I would like to take a moment to briefly respond to Spencer Quinn’s excellent letter to Terry McAuliffe. In Werner Herzog’s 1977 film Stroszek the protagonist, Bruno S., gives an account of the difference he had experienced between living in a National Socialist-run orphanage and living in America. In the orphanage, if a boy wet the bed he was forced to stand in the sun, holding the sheet until it dried. Occasionally one of the administrators would strike the boy on the back with a riding crop. In contrast, Bruno’s experience in America is that people smile to your face and stab you in the back when you least expect it.
I agree with Quinn’s assessment that we are set in some sort of trajectory towards a Soviet-style society but would like to argue, in the vein of the Stroszek analysis, that our situation is worse. I will grant that the gulags were terrible for particular, contingent reasons, just as our prison systems are terrible for their own particular, contingent reasons. Fortunately, because our legal system is set on surer ground than Russia’s was it seems like the paranoid show trials of the latter are not imminent in the US.
My question then, has less to do with the actual imprisonment of thought criminals, but in how the overall cultures of our two states differ. It seems as if the answer lies in the fact that for the Soviet state there was a de jure prohibition from speaking against the powers of authority. It was illegal to criticize authority figures and doing so led to physical imprisonment. In our present system there is a coalescing on the part of our authorities (both government and corporate) to a de facto punishment of criticism. The certainty of a specific kind of imprisonment is excluded because there is no law governing it, instead, anything could happen to individuals who speak out.
If Charlottesville did anything, it cemented the fact that the Alt Right, at its core, is a critique of authority. Hence, the only people who will be subject to the myriad scope of punishment meted out by the system of authority will be members of the Alt Right. Right now the “anything” mentioned above is limited to: doxxing, lawsuits, harassment, defunding, and deplatforming. If Quinn’s analysis is prescient it will also lead to a more formal de jure precedent in which members of the movement will actually be imprisoned.

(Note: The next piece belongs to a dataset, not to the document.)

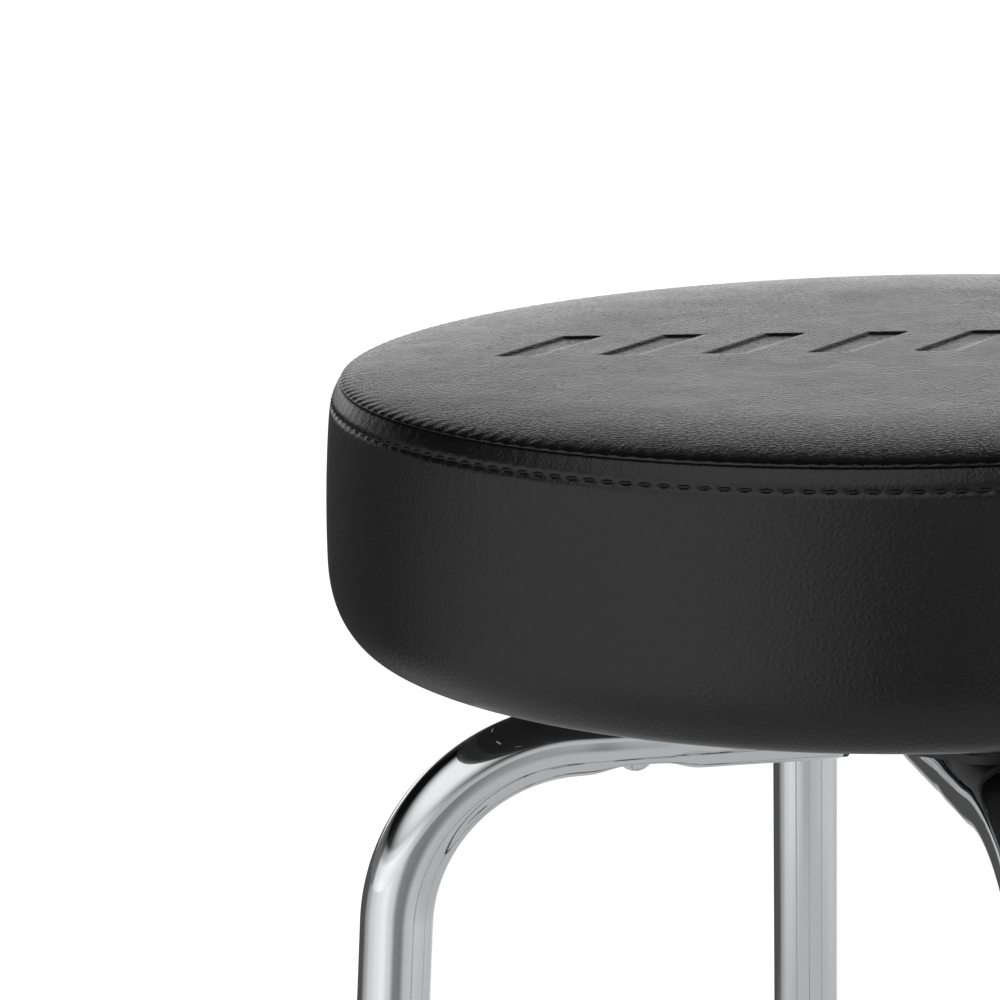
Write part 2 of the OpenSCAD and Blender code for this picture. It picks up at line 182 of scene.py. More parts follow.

I cannot say whether or not this transition will reach completion. However, there are a few points to be made here. First, the system of authority is pushing the meme that “hate speech is not free speech” and in this respect is pushing for the punishments it hands out to fall under the de jure classification. Second, historically maybe the Soviet Union wasn’t as bad as the state we’re headed for simply because there was an inherent honesty attendant to its operation. The Soviets did not have hyper-consumerism and therefore implemented a dull conformity that individuals could identify as being an explicit feature of the oppressive system. Furthermore, this system was imposed upon an ethnically and culturally homogeneous people.
Multiculturalism and hyper-consumerism as they are being employed in the United States is explicit but its effects are nebulous. Even a de jure prohibition on free speech will not wake up the majority of US citizens, who are a heterogeneous lot, to the fact that their existence is just as bland and unfulfilling as their Soviet counterparts was.
This point was addressed by Michael O’Meara in his book Toward the White Republic:
Born of a less happy, but more bona fide nation, Soviet Russians put greater emphasis on individual achievement and recognition than on economic success. Money and materialist designations didn’t play quite the same role in their lives as they do in the US, for their primary needs – work, housing, basic services – were essentially provided by their collectivized economy and the lifestyle consumption native to the American economy wasn’t an option. When the political system stopped functioning and the formal economy suffered its knockout blow, there simply wasn’t the moral and social devastation that is likely to affect Americans.
One of the tacit premises of O’Meara’s essay on the contrasts between the US and the USSR is that no matter how badly the government of the USSR regulated the economy and the general environment of the Russian people, it did so in a way in which the people were allowed to maintain a sense of cultural identity. The explicit indifference of the state to the plight of the individual created an alienation that would ultimately shield the Russian people as a whole when their system of government collapsed.
This is clearly not the case in the US, where the myth of a state/industry that works cooperatively with its denizens is employed in a manner intent on undermining the identity and subsistence of said denizens. In this light, the primary function of multiculturalism is the prevention of this fundamental kind of unity. This unity and solidarity is not only our right, a right we must fight for if we are to survive the transition into a Soviet state of repression, it is also a duty we are bound to protect by sheer virtue of our awareness of this hostility on the part of the state.
 Michael O’Meara, Toward the White Republic (San Francisco: Counter-Currents Publishing, 2010), p. 132.